Can you write out the whole listing exactly?

- Information supplied
━━━━━━━━━━━━━━━━━━━━━━━━━━━━━━

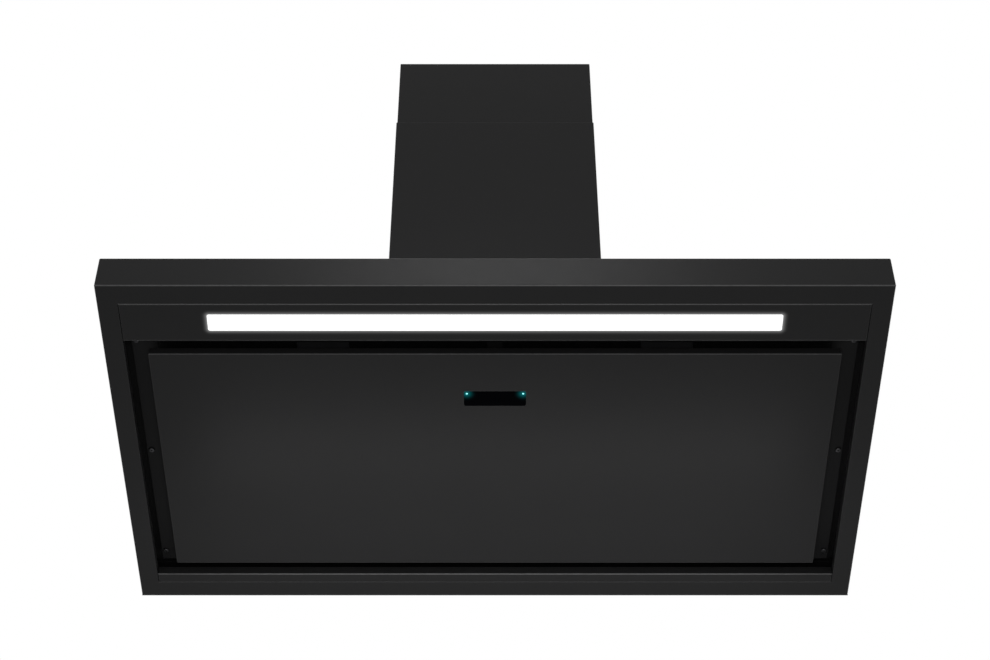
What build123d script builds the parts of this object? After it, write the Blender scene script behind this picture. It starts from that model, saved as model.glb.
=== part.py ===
from build123d import *
import math
import os

# Wall-mounted chimney range hood: a flat box canopy over the hob, with a perimeter-suction
# panel that swings down, a light bar, two grease filters, a double-inlet blower in its box,
# and a two-section telescoping chimney.
#
# Frame: X to the right, Y into the wall, Z up. The origin is the middle of the canopy's
# bottom rear edge, so the wall is the plane Y = 0 and the rim's underside is Z = 0.
# All lengths are in millimetres and all angles in degrees.

# --- Clearances -------------------------------------------------------------------------
SEAM = 0.3             # gap between flush panels, and between pieces that move apart
PIN_PLAY = 0.1         # radial play of a hinge pin
SCREW_PLAY = 0.2       # radial play of a screw in a plain hole
LENS_PLAY = 0.15       # gap round a lens or glass set into a sheet

# --- Canopy -----------------------------------------------------------------------------
WIDTH = 900.0
DEPTH = 520.0
CANOPY_HEIGHT = 48.0
SHEET = 1.0            # painted steel of the canopy, its panels and rails
BEND = 1.6             # outside radius of a folded edge
RIM_FRONT = 27.8       # width of the rim turned in under the canopy
RIM_SIDE = 23.4
RIM_REAR = 25.2
RIM_LIP = 12.0         # height of the lip turned up inside the rim
BACK_SHEET = 1.0       # galvanised steel of the back plate and the blower box
BACK_FLANGE = 12.0
BACK_HOLE_RADIUS = 3.0
BACK_HOLE_INSET = 70.0  # from each end of the wall plate

# --- Light bar --------------------------------------------------------------------------
LIGHT_PANEL_DEPTH = 56.0
LIGHT_PANEL_FLANGE = 12.0
LENS_END_GAP = 99.2    # from the rim's inner edge to the lens
LENS_WIDTH = 24.8
LENS_CORNER = 2.8
LENS_SETBACK = 15.5    # from the light panel's front edge
LENS_LEDGE = 4.0       # flange of the lens that lies on the sheet
LENS_THICKNESS = 3.0
CHANNEL_HEIGHT = 12.0
CHANNEL_WALL = 1.2
CHANNEL_PLAY = 1.0
STRIP_WIDTH = 14.0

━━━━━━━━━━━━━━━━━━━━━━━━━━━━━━

- Correct answer
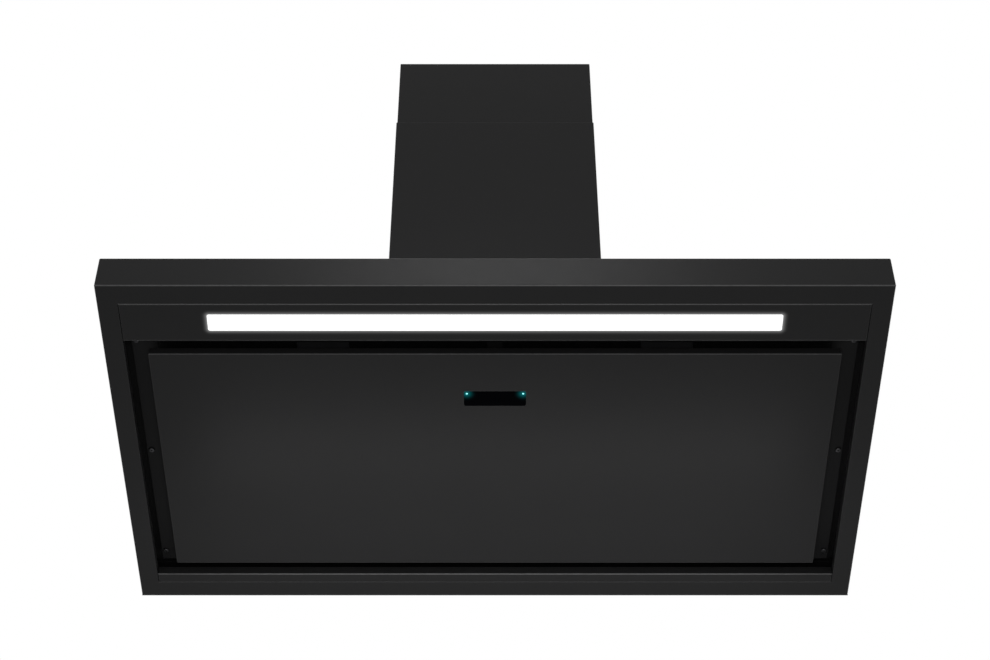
What build123d script builds the parts of this object? After it, write the Blender scene script behind this picture. It starts from that model, saved as model.glb.
=== part.py ===
from build123d import *
import math
import os

# Wall-mounted chimney range hood: a flat box canopy over the hob, with a perimeter-suction
# panel that swings down, a light bar, two grease filters, a double-inlet blower in its box,
# and a two-section telescoping chimney.
#
# Frame: X to the right, Y into the wall, Z up. The origin is the middle of the canopy's
# bottom rear edge, so the wall is the plane Y = 0 and the rim's underside is Z = 0.
# All lengths are in millimetres and all angles in degrees.

# --- Clearances -------------------------------------------------------------------------
SEAM = 0.3             # gap between flush panels, and between pieces that move apart
PIN_PLAY = 0.1         # radial play of a hinge pin
SCREW_PLAY = 0.2       # radial play of a screw in a plain hole
LENS_PLAY = 0.15       # gap round a lens or glass set into a sheet

# --- Canopy -----------------------------------------------------------------------------
WIDTH = 900.0
DEPTH = 520.0
CANOPY_HEIGHT = 48.0
SHEET = 1.0            # painted steel of the canopy, its panels and rails
BEND = 1.6             # outside radius of a folded edge
RIM_FRONT = 27.8       # width of the rim turned in under the canopy
RIM_SIDE = 23.4
RIM_REAR = 25.2
RIM_LIP = 12.0         # height of the lip turned up inside the rim
BACK_SHEET = 1.0       # galvanised steel of the back plate and the blower box
BACK_FLANGE = 12.0
BACK_HOLE_RADIUS = 3.0
BACK_HOLE_INSET = 70.0  # from each end of the wall plate

# --- Light bar --------------------------------------------------------------------------
LIGHT_PANEL_DEPTH = 56.0
LIGHT_PANEL_FLANGE = 12.0
LENS_END_GAP = 99.2    # from the rim's inner edge to the lens
LENS_WIDTH = 24.8
LENS_CORNER = 2.8
LENS_SETBACK = 15.5    # from the light panel's front edge
LENS_LEDGE = 4.0       # flange of the lens that lies on the sheet
LENS_THICKNESS = 3.0
CHANNEL_HEIGHT = 12.0
CHANNEL_WALL = 1.2
CHANNEL_PLAY = 1.0
STRIP_WIDTH = 14.0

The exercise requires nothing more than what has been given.